On that note, I just bought a Nitro, and even though my car's warranty is guaranteed, I am not getting that warm, fuzzy feeling.

Moogie said...

Sorry, I kind of wavered off the topic a bit. I do agree with Breeze though. I also am afraid it's going to take a long time before things change.

Mojo said...

Having worked (briefly) in a union shop I saw up close and personal how restrictive it could be. That part didn't affect me directly so much -- I wasn't there long enough to join and they paid everybody the same scale union or not. But the seniority rules certainly did. So did the overtime rules. Because union or not, overtime was rationed and if you bid for it and there was another, more senior employee also bidding you were outta luck. Didn't matter who was better suited to the task, didn't matter who would be cheaper to pay the OT to. Only mattered who'd been breathing the air in the place longer.

The hell of it is that it's generally not the worker him/herself that causes the problem. Most of them are perfectly willing to go the extra mile -- or a few feet anyway. But most often even though they would if they could, they can't because it's against the rules.

In the beginning unions were a good thing. They kept the corporate giants from crushing the working class stiff and forced them to create something like a safe work environment. They looked out for the little guy.

But it wasn't very long before they took on an Orwellian mantle a la Animal Farm. You know at the end when it was no longer possible to tell the difference between the pigs and the farmers? At some point the unions became less about the workers and more about the union bosses.
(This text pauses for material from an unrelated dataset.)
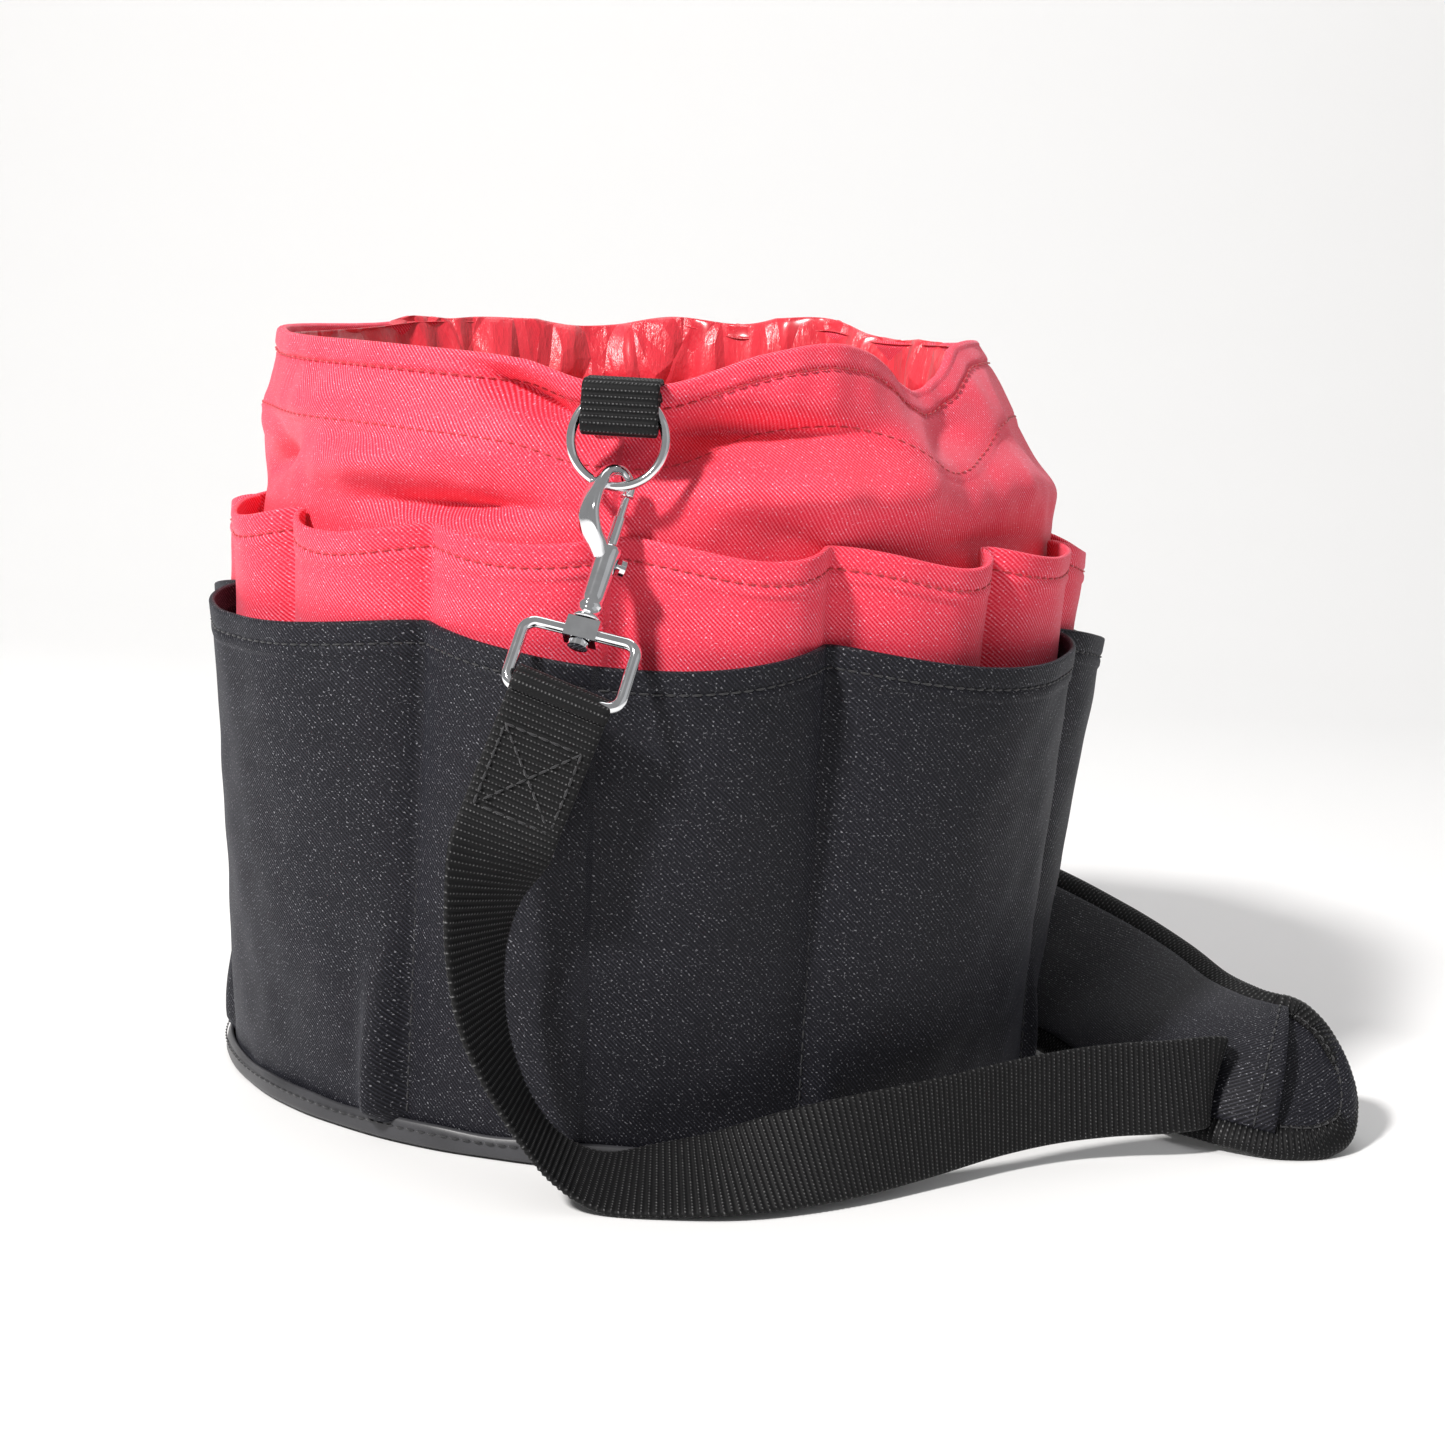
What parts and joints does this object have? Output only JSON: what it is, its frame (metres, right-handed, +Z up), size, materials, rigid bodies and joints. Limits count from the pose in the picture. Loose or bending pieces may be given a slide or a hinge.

And pretty soon the workers were simply a means to an end.

Meet the new boss, same as the old boss as the song goes.

Which is just too slick a segue into my second TP offering this week to pass up.

Thematic Photographic 47: Music v.2.0

Tyler said...

Hi carmi, netchick sent me!

David Edward said...

my two cents:
Ford survives
and GM ( with the stupid Hummer) goes down, for the count.
Commercial paper due in the next 4 months is some HUGE number and a lot of it will not qualify for refinancing, buckle up, folks, the bad times are just around the corner.